§ **SOURCE MATERIAL**
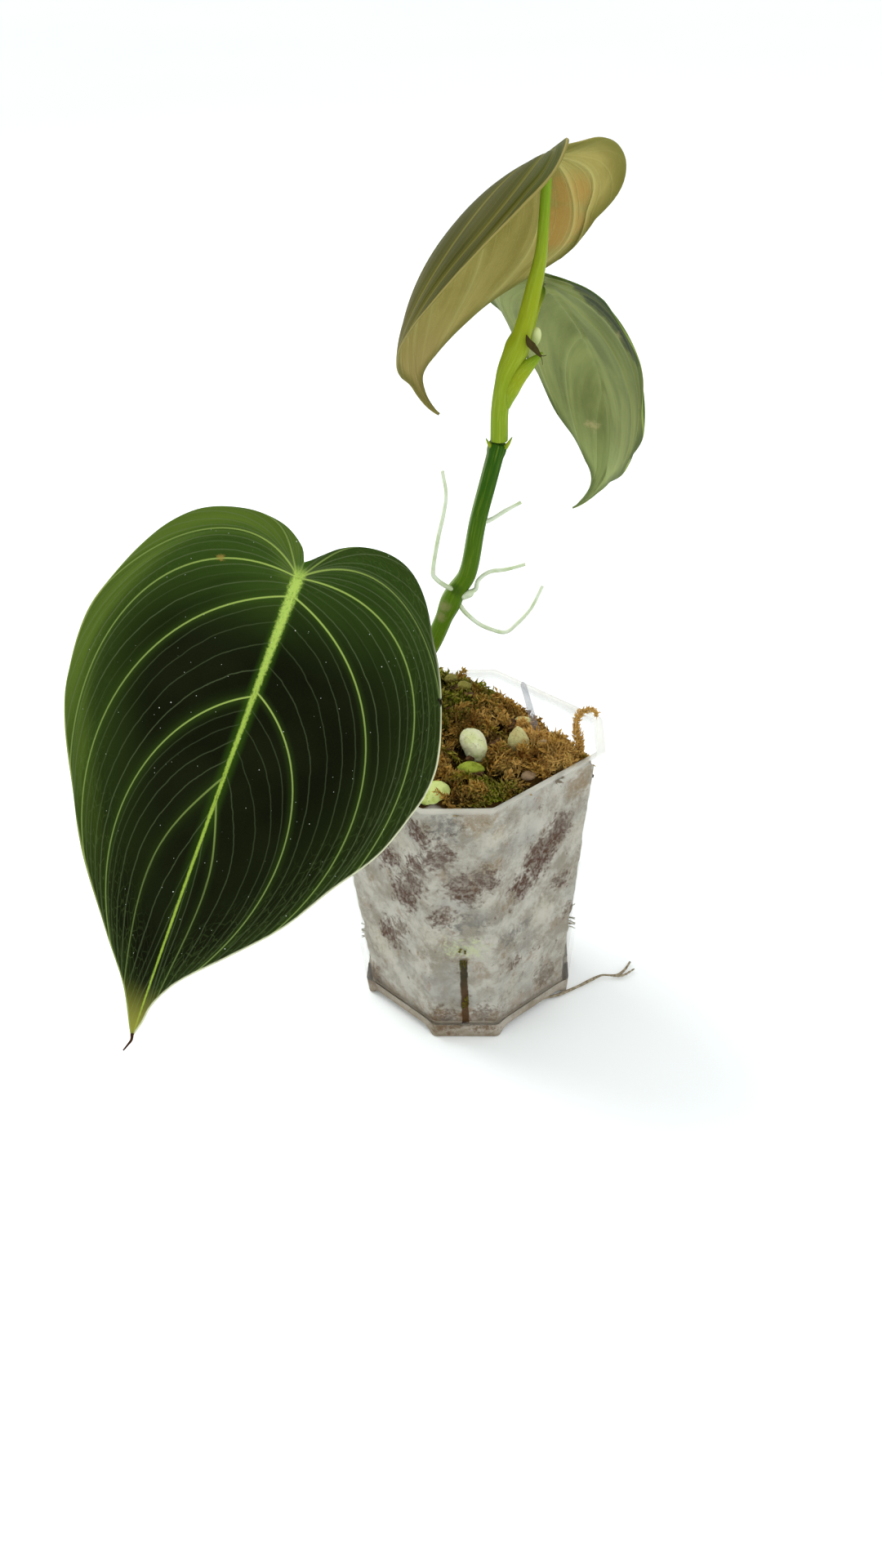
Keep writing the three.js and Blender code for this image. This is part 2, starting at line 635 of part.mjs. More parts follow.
// The blade's middle surface at a flat place of one half: side is 1 for the right half and -1 for the left
function surfacePoint(leaf, stops, side, x, y) {
  const half = side > 0 ? leaf.right : leaf.left;
  const { at, turn } = midribAt(leaf, stops, y);
  const outward = x / HALF_WIDTH;
  const first = half.fold + leaf.foldAtTip * Math.min(Math.max(y, 0), 1);
  const slopes = SIMPSON.map((weight, k) => {
    const u = (outward * k) / (SIMPSON.length - 1);
    return (first + half.arch * u + half.rim * u ** 4) * RADIANS;
  });
  const reach = x * leaf.width * leaf.length;
  const across = SIMPSON.reduce((sum, weight, k) => sum + weight * Math.cos(slopes[k]), 0);
  const drop = SIMPSON.reduce((sum, weight, k) => sum + weight * Math.sin(slopes[k]), 0);
  return new THREE.Vector3(side * reach * across, 0, -reach * drop).applyQuaternion(turn).add(at);
}

function surfaceNormal(leaf, stops, side, x, y) {
  if (x < 1e-6) {
    return point([0, 0, 1]).applyQuaternion(midribAt(leaf, stops, y).turn);
  }
  const step = 0.004;
  const inner = surfacePoint(leaf, stops, side, Math.max(x - step, 0), y);
  const out = surfacePoint(leaf, stops, side, x + step, y).sub(inner);
  const on = surfacePoint(leaf, stops, side, x, y + step).sub(surfacePoint(leaf, stops, side, x, y - step));
  return out.cross(on).multiplyScalar(side).normalize();
}

function bladeRows() {
  const rows = [];
  for (let i = 0; i < MAIN_VEINS.length - 1; i += 1) {
    const [low, high] = [MAIN_VEINS[i], MAIN_VEINS[i + 1]];
    const count = BLADE.rowsBetweenVeins[i];
    for (let k = 0; k < count; k += 1) {
      const phase = k / count;
      const bulge = Math.sin(Math.PI * phase) ** 2 * Math.min(1, (high - low) / 0.15);
      rows.push({ place: low + (high - low) * phase, bulge });
    }
  }
  rows.push({ place: 1, bulge: 0 });
  return rows;
}

function makeBlade(leaf) {
  const stops = bendMidrib(leaf);
  const turn = new THREE.Euler(leaf.pitch * RADIANS, leaf.roll * RADIANS, leaf.yaw * RADIANS, 'ZXY');
  const stand = new THREE.Matrix4().makeRotationFromEuler(turn).setPosition(...leaf.junction);
  const rows = bladeRows();
  const columns = BLADE.columns;
  const points = [];
  const index = [];
  for (const side of [1, -1]) {
    const margin = marginOf((side > 0 ? leaf.right : leaf.left).outline);
    const first = points.length;
    const at = (row, column, face) => first + 2 * (row * columns.length + column) + face;
    for (const row of rows) {
      for (const along of columns) {
        const flat = row.place === 1 ? new THREE.Vector2(0, 1) : flatPlace(margin, row.place, along);
        const middle = surfacePoint(leaf, stops, side, flat.x, flat.y);
        const normal = surfaceNormal(leaf, stops, side, flat.x, flat.y);
        const sway = Math.sin(11 * Math.PI * row.place + side) * Math.sin(Math.PI * row.place);
        const wave = leaf.wave * sway * along ** 4;
        const lift = BLADE.quilt * row.bulge * 4 * along * (1 - along) + wave;
        const ridge = along === 0 ? BLADE.midribHeight * (1 - 0.8 * flat.y) : 0;
        middle.addScaledVector(normal, lift);
        points.push(middle.clone().addScaledVector(normal, BLADE.thickness / 2).applyMatrix4(stand));
        points.push(middle.clone().addScaledVector(normal, -BLADE.thickness / 2 - ridge).applyMatrix4(stand));
      }
    }
    const add = (a, b, c) => index.push(...(side > 0 ? [a, b, c] : [a, c, b]));
    for (let i = 0; i < rows.length - 1; i += 1) {
      for (let j = 0; j < columns.length - 1; j += 1) {
        add(at(i, j, 0), at(i, j + 1, 0), at(i + 1, j + 1, 0));
        add(at(i, j, 0), at(i + 1, j + 1, 0), at(i + 1, j, 0));
        add(at(i, j, 1), at(i + 1, j + 1, 1), at(i, j + 1, 1));
        add(at(i, j, 1), at(i + 1, j, 1), at(i + 1, j + 1, 1));
      }
      const rim = columns.length - 1;
      add(at(i, rim, 1), at(i + 1, rim, 1), at(i + 1, rim, 0));
      add(at(i, rim, 1), at(i + 1, rim, 0), at(i, rim, 0));
    }
  }
  return closedMesh(points.flatMap((p) => p.toArray()), index);
}

// Small pieces

const FLOOR_ROOT = {
  main: [
    [9, -9, 14], [9, -9, 6.5], [9.3, -9.2, 3.6], [10.6, -9.9, 1.7], [12.6, -10.9, 1.05], [16, -12.2, 1],
    [20.5, -13, 0.95], [25, -12, 0.9], [28.6, -10, 0.9], [32.2, -7.6, 0.9], [35.9, -4.8, 0.9],
    [39, -2.9, 0.9], [43, -2.8, 0.8], [45.4, -0.6, 0.8], [47.4, 3.4, 0.7],
  ],
  fork: [[42, -3, 0.8], [45, -2.8, 0.8], [48.4, 0.2, 0.7]],
};

function makeFloorRoot(route, grow) {
  const main = solid(tube(route, (t) => 0.72 - 0.3 * t + grow, 30, 6));
  const fork = solid(tube(FLOOR_ROOT.fork, (t) => 0.42 - 0.1 * t, 4, 5));
  return main.add(fork);
}

const DRIED_TIP = [[20.9, 3.4, 178.4], [19.6, 3.2, 180], [18.2, 3.1, 181.8], [17.5, 3, 183.6]];
const BUD = { at: [19.6, 7.9, 181.7], size: [1.35, 1.35, 2.3], lean: 14 };
const SLIVER = { foot: [20.6, 0.4, 77.6], top: [16.3, 0.4, 95.4], width: 2, thickness: 0.7 };

function makeSliver(grow) {
  const [foot, top] = [point(SLIVER.foot), point(SLIVER.top)];
  const length = foot.distanceTo(top) + 2 * grow;
  const lean = Math.atan2(top.x - foot.x, top.z - foot.z);
  const middle = foot.clone().add(top).multiplyScalar(0.5);
  return new THREE.BoxGeometry(SLIVER.width + 2 * grow, SLIVER.thickness + 2 * grow, length, 1, 1, 3)
    .rotateY(lean)
    .translate(middle.x, middle.y, middle.z);
}

// Moss that shows in the corner slots of the pot
const SLOT_TUFTS = [
  { corner: 0, at: 20, reach: 2.6 },
  { corner: 0, at: 23.5, reach: 1.6 },
  { corner: 180, at: 18, reach: 2.2 },
  { corner: -90, at: 21, reach: -0.4 },
];

function slotTuft({ corner, at, reach }) {
  const wall = (potHalf(at) - POT.cornerCut / 2) * Math.SQRT2;
  const lump = new THREE.IcosahedronGeometry(1, 1).scale(3.4, 1.1, 1.9).translate(wall + reach - 3.4, 0, at);
  return shapeSolid(lump, placed(0, 0, 0, corner));
}

// Build all nodes

// The route of a buried piece, made longer at its buried end by the clearance
function deeper(points) {
  const [first, second] = points.map(point);
  return [first.clone().sub(second).setLength(GAP).add(first).toArray(), ...points];
}

function grown(points, knots, steps, sides) {
  return solid(tube(deeper(points), (t) => mix(knots, t) + GAP, steps, sides));
}

addNode('pot', geometryOf(makePot()), 0xd9dedc, 0.35, { transparent: true, opacity: 0.75 });

const mossHoles = [
  grown(STEM.lower, LOWER_RADIUS, 22, 10),
  grown(STEM.frontPetiole, FRONT_PETIOLE_RADIUS, 14, 8),
  makeFloorRoot(deeper(FLOOR_ROOT.main), GAP),
  shapeSolid(makeSliver(GAP)),
  ...LUMPS.map((lump, i) => shapeSolid(lumpGeometry(lump, i, GAP))),
];
addNode('moss', geometryOf(makeMoss(mossHoles)), 0x8a6f3c, 1);

LUMPS.forEach((lump, i) => {
  addNode(`lump_${i + 1}`, geometryOf(shapeSolid(lumpGeometry(lump, i, 0))), lump.colour, 0.95);
});

addNode('lower_stem', geometryOf(makeLowerStem()), 0x35581c, 0.5);
addNode('upper_stem', geometryOf(makeUpperStem()), 0x9db52e, 0.45);
const frontPetiole = solid(tube(STEM.frontPetiole, (t) => mix(FRONT_PETIOLE_RADIUS, t), 20, 8));
addNode('front_petiole', geometryOf(frontPetiole), 0x4f6f25, 0.5);
for (const [name, leaf] of Object.entries(LEAVES)) {
  addNode(name, makeBlade(leaf), leaf.colour, 0.8);
}

addNode('dried_tip', tube(DRIED_TIP, (t) => 0.75 - 0.45 * t, 6, 6), 0x6f5230, 0.9);
const budShape = new THREE.IcosahedronGeometry(1, 1).scale(...BUD.size);
budShape.rotateY(BUD.lean * RADIANS).translate(...BUD.at);
addNode('bud', geometryOf(shapeSolid(budShape)), 0xc3cf7a, 0.5);
addNode('floor_root', geometryOf(makeFloorRoot(FLOOR_ROOT.main, 0)), 0x8b7a5c, 0.8);
addNode('sliver', geometryOf(shapeSolid(makeSliver(0))), 0xd8d6c8, 0.4, { transparent: true, opacity: 0.7 });

export default plant;
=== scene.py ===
# Looks for a young climbing philodendron in a clear square pot: velvety leaves with their veins, the stem
# and aerial roots, the frosted pot, and moss with pumice and bark. All lengths are in millimetres.
import math

import bmesh
import bpy
import numpy as np
from mathutils import Matrix, Vector
from mathutils.geometry import tessellate_polygon


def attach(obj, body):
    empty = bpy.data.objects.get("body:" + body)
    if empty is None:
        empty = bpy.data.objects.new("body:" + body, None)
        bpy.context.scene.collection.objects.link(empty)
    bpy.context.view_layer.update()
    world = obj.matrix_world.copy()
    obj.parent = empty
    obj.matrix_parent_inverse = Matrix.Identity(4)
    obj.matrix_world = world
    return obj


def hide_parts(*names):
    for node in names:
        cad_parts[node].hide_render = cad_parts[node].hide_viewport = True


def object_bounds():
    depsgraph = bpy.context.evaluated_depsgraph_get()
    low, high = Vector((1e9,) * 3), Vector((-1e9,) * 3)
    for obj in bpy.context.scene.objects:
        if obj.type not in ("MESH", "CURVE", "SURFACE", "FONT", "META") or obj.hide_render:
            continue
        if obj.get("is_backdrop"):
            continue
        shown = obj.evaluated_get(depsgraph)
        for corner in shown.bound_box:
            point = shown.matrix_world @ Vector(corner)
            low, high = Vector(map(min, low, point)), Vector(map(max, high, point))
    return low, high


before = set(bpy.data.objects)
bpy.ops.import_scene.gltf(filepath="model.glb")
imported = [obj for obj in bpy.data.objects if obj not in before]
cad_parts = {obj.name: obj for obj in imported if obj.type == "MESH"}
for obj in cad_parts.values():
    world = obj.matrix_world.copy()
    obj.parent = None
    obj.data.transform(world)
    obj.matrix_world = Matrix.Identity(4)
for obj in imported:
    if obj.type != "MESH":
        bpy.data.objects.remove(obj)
CAD_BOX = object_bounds()
MM = 0.001


# Colours and node graphs

def rgb(red, green, blue):
    """A colour given as it looks on a screen, 0 to 255, as the linear colour that a shader needs."""
    parts = [part / 255 for part in (red, green, blue)]
    linear = [part / 12.92 if part <= 0.04045 else ((part + 0.055) / 1.055) ** 2.4 for part in parts]
    return (*linear, 1.0)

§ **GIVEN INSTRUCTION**
Locate "for corner in" in the material, then quote the line that contains it and all lines after it through the final one.

§ **REPLY TO THE EXERCISE**
        for corner in shown.bound_box:
            point = shown.matrix_world @ Vector(corner)
            low, high = Vector(map(min, low, point)), Vector(map(max, high, point))
    return low, high


before = set(bpy.data.objects)
bpy.ops.import_scene.gltf(filepath="model.glb")
imported = [obj for obj in bpy.data.objects if obj not in before]
cad_parts = {obj.name: obj for obj in imported if obj.type == "MESH"}
for obj in cad_parts.values():
    world = obj.matrix_world.copy()
    obj.parent = None
    obj.data.transform(world)
    obj.matrix_world = Matrix.Identity(4)
for obj in imported:
    if obj.type != "MESH":
        bpy.data.objects.remove(obj)
CAD_BOX = object_bounds()
MM = 0.001


# Colours and node graphs

def rgb(red, green, blue):
    """A colour given as it looks on a screen, 0 to 255, as the linear colour that a shader needs."""
    parts = [part / 255 for part in (red, green, blue)]
    linear = [part / 12.92 if part <= 0.04045 else ((part + 0.055) / 1.055) ** 2.4 for part in parts]
    return (*linear, 1.0)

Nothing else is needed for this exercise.